En effet, je suis parvenu à atteindre les places payées dans la quasi-totalité des tournois que j'ai disputés, ce qui constitue une plaisante anomalie statistique. Lorsque l'on sait que les places payées ne sont atteintes que dans à peine plus de 10% des tournois que l'on joue, une telle performance relève a priori de l'exploit. Le problème, c'est que pour gagner sa pitance au poker, il ne suffit pas d'atteindre le top 10% d'un tournoi. Il faut aller plus loin. Bien plus loin, même. Parfois même finir dans le top 1% ne suffit pas à nourrir son homme. A la vérité, il est nécessaire de terminer dans le top 0.1% pour faire bombance. En d'autres termes, ce n'est qu'en atteignant des tables finales et des podiums que l'on effectue de belles récoltes. Dans le cas contraire, on aura vibré pour parvenir au final à ne glaner que des clopinettes sans saveur.

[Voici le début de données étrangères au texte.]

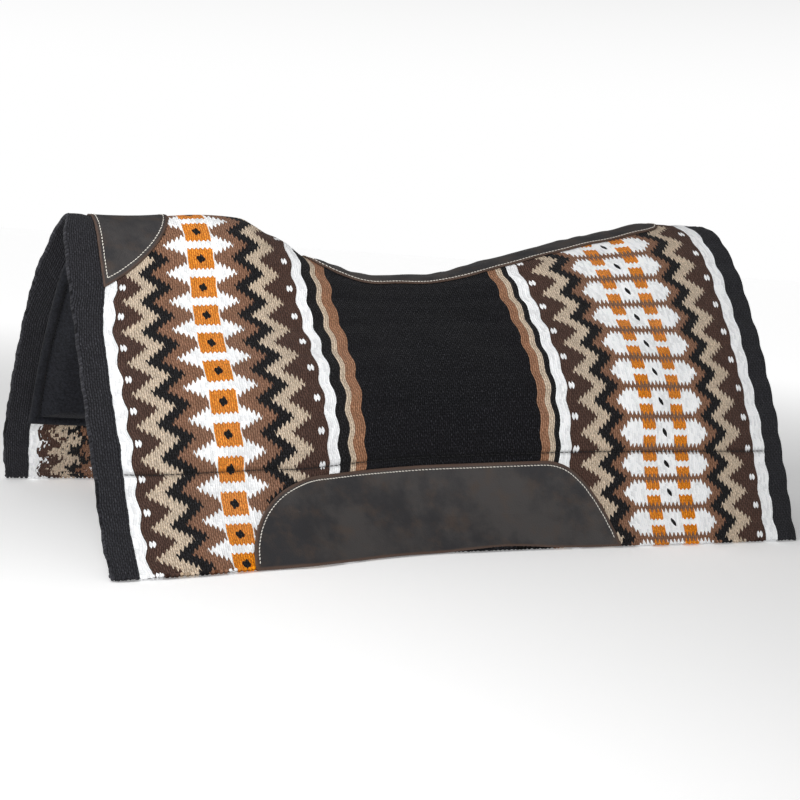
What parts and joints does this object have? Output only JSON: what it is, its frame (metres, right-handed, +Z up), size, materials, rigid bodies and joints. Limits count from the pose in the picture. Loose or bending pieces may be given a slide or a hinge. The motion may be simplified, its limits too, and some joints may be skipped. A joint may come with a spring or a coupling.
{
  "type": "saddle pad",
  "caption": "Contoured Western saddle pad: patterned woven wool over felt, folded over the spine and darted, with leather at the withers, spine and flaps.",
  "frame": {"origin": "on the floor plane under both hems, midway between the outermost front and rear points and between the two sides", "axes": "+X to the rear of the pad (the horse's tail), +Y to the horse's right side, +Z up from the hems to the spine"},
  "size_m": [0.9313, 0.5856, 0.3919],
  "materials": {
    "woven_wool": "thick hand-woven wool, serrated bands in black, brown, beige, white and orange",
    "core_felt": "dense pressed felt",
    "lining_felt": "charcoal wool felt, slightly fuzzy",
    "leather": "oiled dark brown leather with scuffs and a raw cut edge",
    "white_thread": "waxed thread",
    "dark_thread": "waxed thread"
  },
  "bodies": {
    "left_side": {"felt_core_left": "core_felt", "felt_lining_left": "lining_felt", "lining_edge_stitching_left": "dark_thread", "lining_seam_stitching_left": "dark_thread", "spine_leather": "leather", "spine_leather_stitching": "white_thread", "wear_leather_left": "leather", "wear_leather_stitching_left": "white_thread", "wither_leather": "leather", "wither_leather_stitching": "white_thread", "woven_top_left": "woven_wool"},
    "right_side": {"felt_core_right": "core_felt", "felt_lining_right": "lining_felt", "lining_edge_stitching_right": "dark_thread", "lining_seam_stitching_right": "dark_thread", "wear_leather_right": "leather", "wear_leather_stitching_right": "white_thread", "woven_top_right": "woven_wool"}
  },
  "joints": [
    {"name": "spine_fold", "type": "hinge", "parent": "left_side", "child": "right_side", "pos_m": [0, 0, 0.332], "axis": [1, 0, 0], "range_deg": [-25, 25], "deforming": ["wither_leather", "wither_leather_stitching", "spine_leather", "spine_leather_stitching"]}
  ]
}
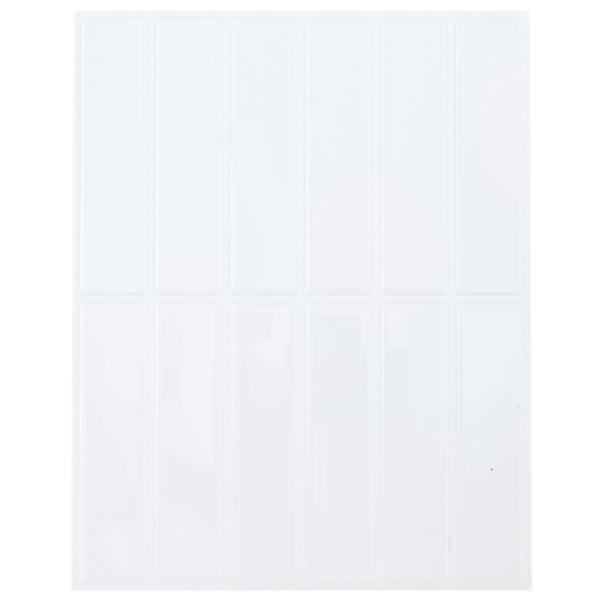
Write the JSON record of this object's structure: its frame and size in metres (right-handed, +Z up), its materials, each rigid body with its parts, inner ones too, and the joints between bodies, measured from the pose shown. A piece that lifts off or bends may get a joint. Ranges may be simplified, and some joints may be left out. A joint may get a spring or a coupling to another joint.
{
  "type": "self-adhesive wall tile sheet",
  "caption": "Thin flexible self-adhesive wall covering sheet with raised glossy white rectangular tiles in a straight stack and bare white joints between them.",
  "frame": {"origin": "middle of the sheet's underside, as it lies face up on a level floor", "axes": "+X across the tile columns (the picture's right), +Y along the tiles (the picture's top), +Z up out of the tile faces"},
  "size_m": [0.241, 0.3048, 0.002],
  "materials": {
    "gloss_resin": "gloss",
    "printed_film": "satin",
    "liner_paper": "matt"
  },
  "bodies": {
    "root": {"release_liner": "liner_paper", "printed_film": "printed_film", "resin_tile_r1_c1": "gloss_resin", "resin_tile_r1_c2": "gloss_resin", "resin_tile_r1_c3": "gloss_resin", "resin_tile_r1_c4": "gloss_resin", "resin_tile_r1_c5": "gloss_resin", "resin_tile_r1_c6": "gloss_resin", "resin_tile_r2_c1": "gloss_resin", "resin_tile_r2_c2": "gloss_resin", "resin_tile_r2_c3": "gloss_resin", "resin_tile_r2_c4": "gloss_resin", "resin_tile_r2_c5": "gloss_resin", "resin_tile_r2_c6": "gloss_resin"}
  },
  "joints": []
}
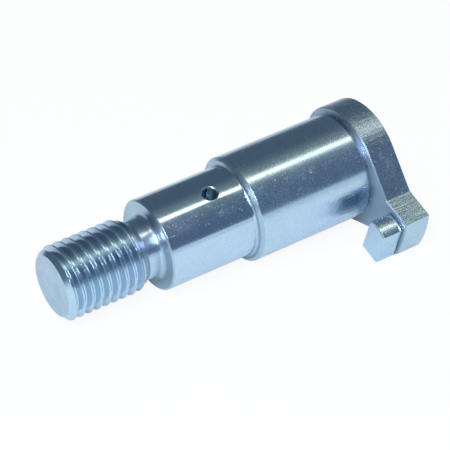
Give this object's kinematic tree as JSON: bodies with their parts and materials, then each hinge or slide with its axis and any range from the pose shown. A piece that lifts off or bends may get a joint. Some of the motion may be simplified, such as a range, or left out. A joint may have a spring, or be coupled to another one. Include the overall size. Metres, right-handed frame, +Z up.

Hier donc, j'ai fini ma session dans le vert. Voyons le bon côté des choses : avoir les pouces vert décuple le plaisir du jardinage. Cela vient corroborer le sentiment empirique qui m'habite depuis quelques semaines : mon jeu du moment est manifestement bien en place. Sur le moment, cela permet d'éprouver un véritable plaisir du jeu à mesure que la soirée avance et que l'on repousse l'inéluctable élimination. La sensation d'avoir encore des jetons à l'approche du money time est vraiment plaisante à vivre, d'autant plus qu'elle est ressentie sur plusieurs tables à la fois. Dans de pareils moments, on en vient à espérer la victoire au moins dans l'un de ces tournois. La satisfaction de continuer à multi-tabler jusque tard le soir est vraiment grisante, c'est un fait. Et cela laisse augurer de belles performances prochaines si cette tendance se confirme.

Dommage...
Mais le poker est un jeu ô combien frustrant, qui ne régale vraiment qu'en de trop rares occasions. La sortie de piste est la règle tandis que la table finale demeure une exception. La victoire n'est quant à elle qu'une belle chimère. Alors voilà, comme tant d'autres soirs, mes espoirs de victoire se sont hier encore dissipés un à un sans que je puisse parvenir à récolter les fruits les plus juteux et les plus savoureux. La récolte du soir - qui aurait pu être miraculeuse avec un brin de réussite en plus - n'aura été au final qu'une décevante moisson de clopinettes, et je suis parti me coucher frustré d'avoir croqué dans des fruits au goût beaucoup trop acide car cueillis juste avant d'être parvenus à maturité. Pour le banquet et les agapes, on repassera un autre jour.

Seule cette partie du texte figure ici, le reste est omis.